CatalogTable and Metadata Management
1. Overview
1.1 Problem Background
Data integration requires explicit schema management:
- Schema Definition: How to define and validate table schemas?
- Schema Propagation: How to pass schema through Source → Transform → Sink?
- Schema Evolution: How to handle runtime DDL changes (ADD/DROP columns)?
- Type Mapping: How to map types between different data sources?
- Metadata Completeness: How to capture complete table metadata (constraints, partitions)?
1.2 Design Goals
SeaTunnel's metadata management aims to:
- Type Safety: Explicit schema validation at job submission
- Completeness: Capture all table metadata (columns, constraints, partitions, options)
- Evolution Support: Handle runtime schema changes (DDL synchronization)
- Engine Independence: Schema representation independent of execution engine
- Ease of Use: Simple API for schema creation and transformation
2. Core Concepts
2.1 CatalogTable
Complete representation of a table with all metadata.
public class CatalogTable implements Serializable {
// Table identifier
private final TableIdentifier tableId;
// Schema definition
private final TableSchema tableSchema;
// Table options (connector-specific configuration)
private final Map<String, String> options;
// Partition keys
private final List<String> partitionKeys;
// Comment
private final String comment;
// Catalog name
private final String catalogName;
}
Key Components:
TableIdentifier: Unique table identity (catalog.database[.schema].table)TableSchema: Schema with columns, primary key, constraintsoptions: Connector-specific settings (e.g., Kafka topic, JDBC table name)partitionKeys: Partition columns for partitioned tables
2.2 TableSchema
Schema definition with columns and constraints.

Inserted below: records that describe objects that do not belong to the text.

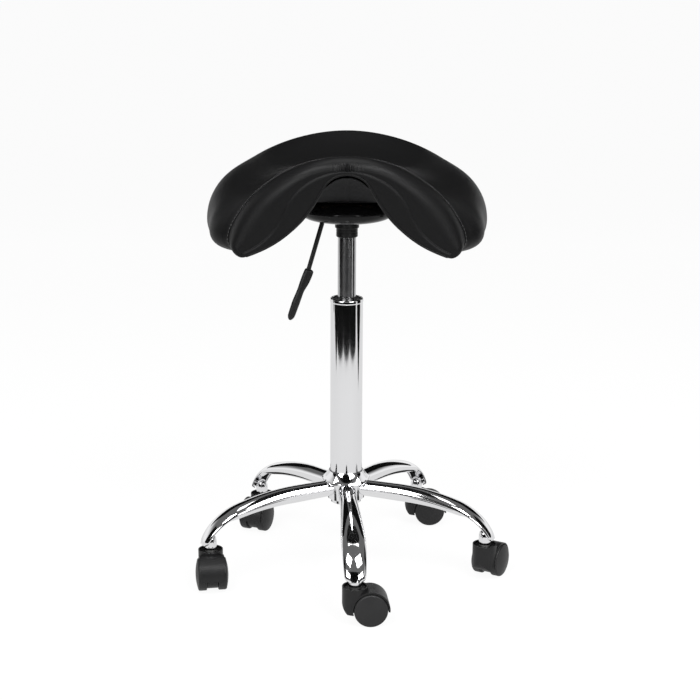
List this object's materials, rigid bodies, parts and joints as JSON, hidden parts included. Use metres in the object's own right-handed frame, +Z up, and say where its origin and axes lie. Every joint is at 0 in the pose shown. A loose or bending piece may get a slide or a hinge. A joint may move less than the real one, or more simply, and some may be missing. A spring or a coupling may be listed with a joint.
{
  "type": "saddle stool",
  "caption": "Saddle stool: padded saddle seat on a tilt-free plate, gas-lift column with release lever, chromed star base and hooded twin-wheel casters.",
  "frame": {"origin": "on the floor, on the column's axis", "axes": "+Z up, -Y towards the seat's pommel (front), -X towards the release lever"},
  "size_m": [0.4899, 0.4624, 0.6736],
  "materials": {
    "chrome": "polished",
    "steel": "satin",
    "black_nylon": "satin",
    "caster_wheel": "satin",
    "gloss_black": "gloss",
    "black_paint": "satin",
    "rubber": "matte",
    "leatherette": "satin grain",
    "foam": "open cell",
    "plywood": "bare",
    "cloth": "woven"
  },
  "bodies": {
    "base": {"hub_tube": "steel", "hub_cover": "chrome", "arm_1": "chrome", "arm_2": "chrome", "arm_3": "chrome", "arm_4": "chrome", "arm_5": "chrome", "caster_sleeves": "chrome", "column_tube": "chrome", "guide_bush": "black_nylon", "column_end_plate": "steel", "bearing_washers": "steel", "ball_cage": "steel", "rubber_buffer": "rubber", "clip_washer": "steel", "caster_stem_1": "steel", "caster_stem_2": "steel", "caster_stem_3": "steel", "caster_stem_4": "steel", "caster_stem_5": "steel"},
    "spindle": {"piston_rod": "steel", "piston": "black_nylon", "retaining_clip": "steel"},
    "seat_carriage": {"lift_cylinder": "steel", "cylinder_gland": "black_nylon", "socket_collar": "black_nylon", "taper_socket": "steel", "dish_cover": "gloss_black", "seat_plate": "black_paint", "lever_pivot_pin": "steel", "plate_bolts": "steel", "plate_nuts": "steel", "mounting_block": "plywood", "seat_shell": "plywood", "seat_foam": "foam", "seat_cover": "leatherette", "dust_cover": "cloth"},
    "lever": {"lever_rod": "black_paint", "lever_handle": "black_nylon"},
    "valve_pin": {"release_pin": "steel"},
    "caster_1": {"caster_hood_1": "black_nylon", "caster_axle_1": "steel"},
    "wheel_left_1": {"caster_wheel_left_1": "caster_wheel"},
    "wheel_right_1": {"caster_wheel_right_1": "caster_wheel"},
    "caster_2": {"caster_hood_2": "black_nylon", "caster_axle_2": "steel"},
    "wheel_left_2": {"caster_wheel_left_2": "caster_wheel"},
    "wheel_right_2": {"caster_wheel_right_2": "caster_wheel"},
    "caster_3": {"caster_hood_3": "black_nylon", "caster_axle_3": "steel"},
    "wheel_left_3": {"caster_wheel_left_3": "caster_wheel"},
    "wheel_right_3": {"caster_wheel_right_3": "caster_wheel"},
    "caster_4": {"caster_hood_4": "black_nylon", "caster_axle_4": "steel"},
    "wheel_left_4": {"caster_wheel_left_4": "caster_wheel"},
    "wheel_right_4": {"caster_wheel_right_4": "caster_wheel"},
    "caster_5": {"caster_hood_5": "black_nylon", "caster_axle_5": "steel"},
    "wheel_left_5": {"caster_wheel_left_5": "caster_wheel"},
    "wheel_right_5": {"caster_wheel_right_5": "caster_wheel"}
  },
  "joints": [
    {"name": "seat_swivel", "type": "hinge", "parent": "base", "child": "spindle", "pos_m": [0, 0, 0.1149], "axis": [0, 0, 1], "continuous": true},
    {"name": "height_slide", "type": "slide", "parent": "spindle", "child": "seat_carriage", "axis": [0, 0, 1], "range_m": [-0.08, 0.12]},
    {"name": "lever_pull", "type": "hinge", "parent": "seat_carriage", "child": "lever", "pos_m": [-0.0285, 0, 0.5846], "axis": [0, 1, 0], "range_deg": [0, 6], "stiffness_Nm_per_rad": 0.3, "springref_deg": -5.73},
    {"name": "release_pin_press", "type": "slide", "parent": "seat_carriage", "child": "valve_pin", "axis": [0, 0, -1], "range_m": [0, 0.003]},
    {"name": "caster_swivel_1", "type": "hinge", "parent": "base", "child": "caster_1", "pos_m": [0.01408, -0.22386, 0.045], "axis": [0, 0, 1], "continuous": true},
    {"name": "wheel_left_spin_1", "type": "hinge", "parent": "caster_1", "child": "wheel_left_1", "pos_m": [0.036, -0.22194, 0.025], "axis": [-0.0872, 0.9962, 0], "continuous": true},
    {"name": "wheel_right_spin_1", "type": "hinge", "parent": "caster_1", "child": "wheel_right_1", "pos_m": [0.036, -0.22194, 0.025], "axis": [-0.0872, 0.9962, 0], "continuous": true},
    {"name": "caster_swivel_2", "type": "hinge", "parent": "base", "child": "caster_2", "pos_m": [0.21725, -0.05578, 0.045], "axis": [0, 0, 1], "continuous": true},
    {"name": "wheel_left_spin_2", "type": "hinge", "parent": "caster_2", "child": "wheel_left_2", "pos_m": [0.22825, -0.03673, 0.025], "axis": [-0.866, 0.5, 0], "continuous": true},
    {"name": "wheel_right_spin_2", "type": "hinge", "parent": "caster_2", "child": "wheel_right_2", "pos_m": [0.22825, -0.03673, 0.025], "axis": [-0.866, 0.5, 0], "continuous": true},
    {"name": "caster_swivel_3", "type": "hinge", "parent": "base", "child": "caster_3", "pos_m": [0.12019, 0.18938, 0.045], "axis": [0, 0, 1], "continuous": true},
    {"name": "wheel_left_spin_3", "type": "hinge", "parent": "caster_3", "child": "wheel_left_3", "pos_m": [0.14217, 0.19015, 0.025], "axis": [-0.0349, 0.9994, 0], "continuous": true},
    {"name": "wheel_right_spin_3", "type": "hinge", "parent": "caster_3", "child": "wheel_right_3", "pos_m": [0.14217, 0.19015, 0.025], "axis": [-0.0349, 0.9994, 0], "continuous": true},
    {"name": "caster_swivel_4", "type": "hinge", "parent": "base", "child": "caster_4", "pos_m": [-0.14297, 0.17283, 0.045], "axis": [0, 0, 1], "continuous": true},
    {"name": "wheel_left_spin_4", "type": "hinge", "parent": "caster_4", "child": "wheel_left_4", "pos_m": [-0.15122, 0.15243, 0.025], "axis": [0.9272, -0.3746, 0], "continuous": true},
    {"name": "wheel_right_spin_4", "type": "hinge", "parent": "caster_4", "child": "wheel_right_4", "pos_m": [-0.15122, 0.15243, 0.025], "axis": [0.9272, -0.3746, 0], "continuous": true},
    {"name": "caster_swivel_5", "type": "hinge", "parent": "base", "child": "caster_5", "pos_m": [-0.20855, -0.08257, 0.045], "axis": [0, 0, 1], "continuous": true},
    {"name": "wheel_left_spin_5", "type": "hinge", "parent": "caster_5", "child": "wheel_left_5", "pos_m": [-0.20511, -0.1043, 0.025], "axis": [0.9877, 0.1564, 0], "continuous": true},
    {"name": "wheel_right_spin_5", "type": "hinge", "parent": "caster_5", "child": "wheel_right_5", "pos_m": [-0.20511, -0.1043, 0.025], "axis": [0.9877, 0.1564, 0], "continuous": true}
  ],
  "couplings": [
    {"joint": "release_pin_press", "follows": "lever_pull", "m_per_rad": 0.0285}
  ]
}
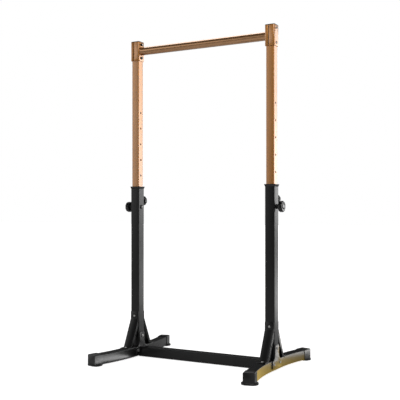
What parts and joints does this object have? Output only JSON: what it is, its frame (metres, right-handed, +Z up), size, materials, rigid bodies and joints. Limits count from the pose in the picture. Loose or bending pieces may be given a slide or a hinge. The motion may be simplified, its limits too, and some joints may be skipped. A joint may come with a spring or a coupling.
{
  "type": "pull up bar",
  "caption": "Free-standing pull-up stand: a round bar between two telescoping uprights on splayed feet, set in height by lock pins and clamp knobs.",
  "frame": {"origin": "on the floor, midway between the two uprights", "axes": "+X from the left upright to the right upright, +Y to the back, +Z up"},
  "size_m": [1.12, 0.8516, 2.0043],
  "materials": {
    "powder_coat": "satin black powder coat",
    "bronze": "satin bronze metallic coat",
    "bronze_bar": "polished bronze metallic coat",
    "plastic": "matte moulded black",
    "knob": "semi-gloss moulded black",
    "nylon": "natural nylon",
    "steel": "zinc plated",
    "black_steel": "black oxide"
  },
  "bodies": {
    "base_frame": {"base_crossbar": "powder_coat", "left_foot_tube": "powder_coat", "left_front_shoe": "plastic", "left_back_shoe": "plastic", "left_lower_upright": "powder_coat", "left_front_brace": "powder_coat", "left_back_brace": "powder_coat", "left_brace_bolt": "steel", "left_front_brace_foot_bolt": "steel", "left_back_brace_foot_bolt": "steel", "left_outer_gusset": "powder_coat", "left_front_gusset_bolt": "steel", "left_back_gusset_bolt": "steel", "left_upright_bolt": "steel", "left_guide_collar": "plastic", "left_pin_boss": "powder_coat", "left_pin_nut": "powder_coat", "left_clamp_boss": "powder_coat", "right_foot_tube": "powder_coat", "right_front_shoe": "plastic", "right_back_shoe": "plastic", "right_lower_upright": "powder_coat", "right_front_brace": "powder_coat", "right_back_brace": "powder_coat", "right_brace_bolt": "steel", "right_front_brace_foot_bolt": "steel", "right_back_brace_foot_bolt": "steel", "right_outer_gusset": "powder_coat", "right_front_gusset_bolt": "steel", "right_back_gusset_bolt": "steel", "right_upright_bolt": "steel", "right_guide_collar": "plastic", "right_pin_boss": "powder_coat", "right_pin_nut": "powder_coat", "right_clamp_boss": "powder_coat"},
    "upper_frame": {"pull_up_bar": "bronze_bar", "left_upper_upright": "bronze", "left_upper_glide": "plastic", "left_top_cap": "plastic", "left_inner_bracket": "bronze", "left_outer_bracket": "bronze", "left_bracket_bolt_lower": "black_steel", "left_bracket_bolt_upper": "black_steel", "right_upper_upright": "bronze", "right_upper_glide": "plastic", "right_top_cap": "plastic", "right_inner_bracket": "bronze", "right_outer_bracket": "bronze", "right_bracket_bolt_lower": "black_steel", "right_bracket_bolt_upper": "black_steel"},
    "left_lock": {"left_lock_pin": "steel", "left_lock_knob": "knob"},
    "right_lock": {"right_lock_pin": "steel", "right_lock_knob": "knob"},
    "left_clamp_nose": {"left_clamp_tip": "nylon"},
    "left_clamp_handle": {"left_clamp_screw": "steel", "left_clamp_knob": "knob"},
    "right_clamp_nose": {"right_clamp_tip": "nylon"},
    "right_clamp_handle": {"right_clamp_screw": "steel", "right_clamp_knob": "knob"}
  },
  "joints": [
    {"name": "height_slide", "type": "slide", "parent": "base_frame", "child": "upper_frame", "axis": [0, 0, 1], "range_m": [-0.6, 0]},
    {"name": "left_lock_pull", "type": "slide", "parent": "base_frame", "child": "left_lock", "axis": [-1, 0, 0], "range_m": [0, 0.07]},
    {"name": "right_lock_pull", "type": "slide", "parent": "base_frame", "child": "right_lock", "axis": [1, 0, 0], "range_m": [0, 0.07]},
    {"name": "left_clamp_advance", "type": "slide", "parent": "base_frame", "child": "left_clamp_nose", "axis": [0, 1, 0], "range_m": [0, 0.006]},
    {"name": "left_clamp_turn", "type": "hinge", "parent": "left_clamp_nose", "child": "left_clamp_handle", "pos_m": [-0.467, 0.05, 0.99], "axis": [0, 1, 0], "range_deg": [0, 1440]},
    {"name": "right_clamp_advance", "type": "slide", "parent": "base_frame", "child": "right_clamp_nose", "axis": [0, 1, 0], "range_m": [0, 0.006]},
    {"name": "right_clamp_turn", "type": "hinge", "parent": "right_clamp_nose", "child": "right_clamp_handle", "pos_m": [0.467, 0.05, 0.99], "axis": [0, 1, 0], "range_deg": [0, 1440]}
  ],
  "couplings": [
    {"joint": "left_clamp_advance", "follows": "left_clamp_turn", "m_per_rad": 0.00023873},
    {"joint": "right_clamp_advance", "follows": "right_clamp_turn", "m_per_rad": 0.00023873}
  ]
}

public class TableSchema implements Serializable {
// Column definitions
private final List<Column> columns;
// Primary key
private final PrimaryKey primaryKey;
// Unique/foreign key constraints
private final List<ConstraintKey> constraintKeys;
}
2.3 Column
Column definition with type and constraints.
public class Column implements Serializable {
private final String name;
private final SeaTunnelDataType<?> dataType;
private final String comment;
// Column options
private final Map<String, Object> options;
// Constraints
private final boolean nullable;
private final Object defaultValue;
}
2.4 SeaTunnelDataType
Unified type system across connectors.
Basic Types:
// Numeric
DataTypes.TINYINT()
DataTypes.SMALLINT()
DataTypes.INT()
DataTypes.BIGINT()
DataTypes.FLOAT()
DataTypes.DOUBLE()
DataTypes.DECIMAL(precision, scale)
// String
DataTypes.STRING()
DataTypes.CHAR(length)
DataTypes.VARCHAR(length)
// Binary
DataTypes.BYTES()
// Date/Time
DataTypes.DATE()
DataTypes.TIME()
DataTypes.TIMESTAMP()
// Boolean
DataTypes.BOOLEAN()
Complex Types:
// Array
DataTypes.ARRAY(elementType)
// Map
DataTypes.MAP(keyType, valueType)
// Row (Struct)
DataTypes.ROW(fields)
3. Schema Creation
3.1 Builder Pattern
CatalogTable catalogTable = CatalogTable.of(
TableIdentifier.of("my_catalog", "my_db", "my_table"),
TableSchema.builder()
.column("id", DataTypes.BIGINT())
.column("name", DataTypes.STRING())
.column("age", DataTypes.INT())
.column("created_at", DataTypes.TIMESTAMP())
.primaryKey("id")
.build(),
Map.of("connector", "jdbc"),
Collections.emptyList(), // No partitions
"User table"
);
3.2 Column Builder
Column column = Column.builder()
.name("user_id")
.dataType(DataTypes.BIGINT())
.nullable(false)
.defaultValue(0L)
.comment("User identifier")
.build();
3.3 Primary Key and Constraints
TableSchema schema = TableSchema.builder()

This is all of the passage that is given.